Compositori, cantanti ma anche librettisti: ecco le amicizie friulane di Giuseppe Verdi

Al suo arrivo in Friuli nel 1840 il maestro si legò ad alcuni artisti locali: il lungo rapporto con Alberto Mazzucato, poi interrotto da dissapori  

UDINE.  Esisteva, nel Friuli dell’Ottocento, un piccolo firmamento di stelle che contribuì a illuminare una carriera straordinaria, quella di Giuseppe Verdi uno dei più grandi compositori italiani. I legami del genio emiliano con la nostra terra non ebbero inizio nel 1840, in occasione della messa in scena a Udine della sua primissima opera, “Oberto conte di San Bonifacio”, ma si debbono far risalire addirittura all’anno della nascita del compositore, il 1813.

Il 22 gennaio, infatti, Udine rappresentò il primo melodramma della sua storia dal titolo: “Amulio”, di compositore sconosciuto. Fu un grande evento perché, grazie ai finanziamenti della classe nobiliare a favore del “teatro in musica”, anche il Friuli entrò a far parte dell’epoca d’oro del melò, “sfornando” non pochi compositori, cantanti e librettisti di talento.

Che fosse un segno? Forse, vero è che dal suo arrivo in Friuli, 27 anni dopo, Verdi si legò tenacemente ad alcuni artisti locali, a iniziare dal maestro Alberto Mazzucato (Udine, 1813 - Milano, 1877) con il quale iniziò un’amicizia piuttosto tormentata ma mai interrotta, come lo dimostra una fitta corrispondenza durata quasi vent’anni, dal 1856 al 1872. Mazzucato, brillante studente in matematica, abbandonò la carriera universitaria per dedicarsi esclusivamente alla composizione musicale.

La sua scelta fu premiata il 21 luglio 1838 quando, a Udine, debuttò con il suo primo melodramma in tre atti, “Esmeralda”, che mandò letteralmente in visibilio il pubblico friulano.
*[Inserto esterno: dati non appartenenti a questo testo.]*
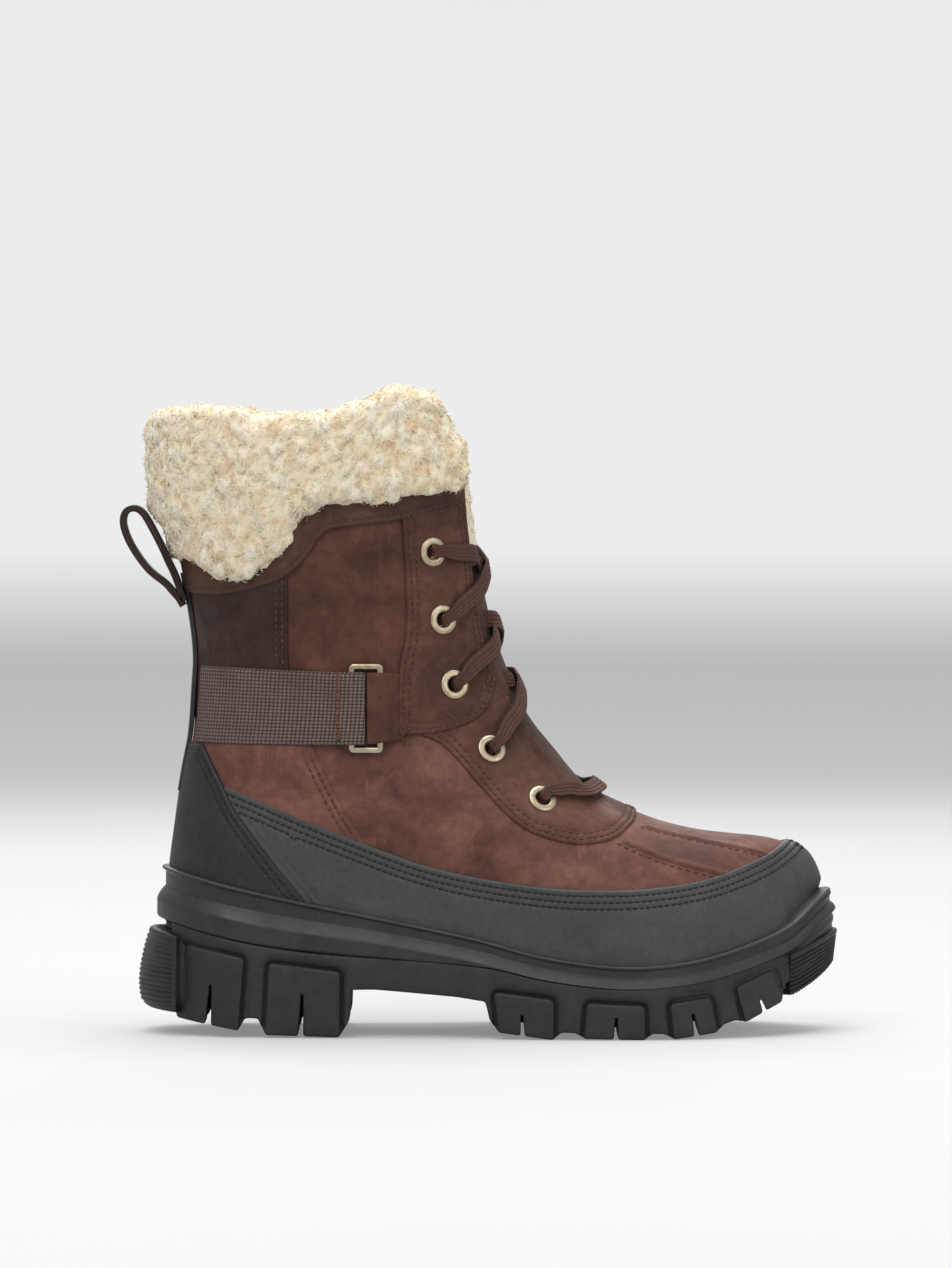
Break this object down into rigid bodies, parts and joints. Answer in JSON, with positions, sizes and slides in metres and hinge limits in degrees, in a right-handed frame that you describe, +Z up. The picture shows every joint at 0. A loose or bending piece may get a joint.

Si narra che la notte dopo la prima, un gruppo di ammiratori si recò sotto alle sue finestre cantando un’aria composta, per l’occasione, da Domenico Quirico Pecile, brillante compositore a sua volta.

Ma la carriera di Mazzucato fu breve e, su questo, aleggia un mistero. Dopo la prima dell’ “Ernani” di Verdi, infatti, che riscosse un grande successo, il maestro friulano decise di abbandonare la composizione incrinando anche i rapporti personali con l’amico.

Il motivo del dissapore, forse, si spiega nel fatto che molti anni prima Mazzucato aveva composto un'opera intitolata proprio Hernani e il cui debutto, a Genova, si rivelò un fiasco. Il fatto che Verdi avesse scritto un dramma omonimo e con così grandi consensi, probabilmente ferì l’amico udinese.

A proposito di librettisti, nel firmamento friulano Verdi ne trovò uno davvero talentuoso, l’avvocato Antonio Somma (Udine, 1809 - Venezia 1864), noto in regione per aver scritto “La parisina”, musicata nel 1836 dal concittadino Giuseppe Zorzi. Verdi ingaggiò Somma immediatamente per il testo di “Un ballo in maschera” e per il soffertissimo e mai realizzato “Re Lear”.

Due voci soavi si levarono sulle terre friulane, tanto fertili per il “contadino” di Busseto. Prima fra queste, quella del soprano Emma Zilli (Udine, 1864 – Havana 1901) morta al culmine della carriera lo stesso anno in cui morì il suo grande maestro. La Zilli fu la prima Alice nel “Falstaff” eseguito alla Scala. E sempre alla Scala, spopolò la scapigliata Romilda Pantaleoni (Udine, 1847 – Milano, 1917) nel ruolo di Desdemona nell’ “Otello”.

Ma in Friuli, Verdi trovò anche un amico fedele e amato che con la musica non aveva nulla a che fare; si trattava dello scultore gemonese Vincenzo Luccardi. I due, maestri giocolieri di proporzioni armoniche, rimasero amici per sempre, fortemente legati dalla sola cosa che avevano in comune: la bellezza.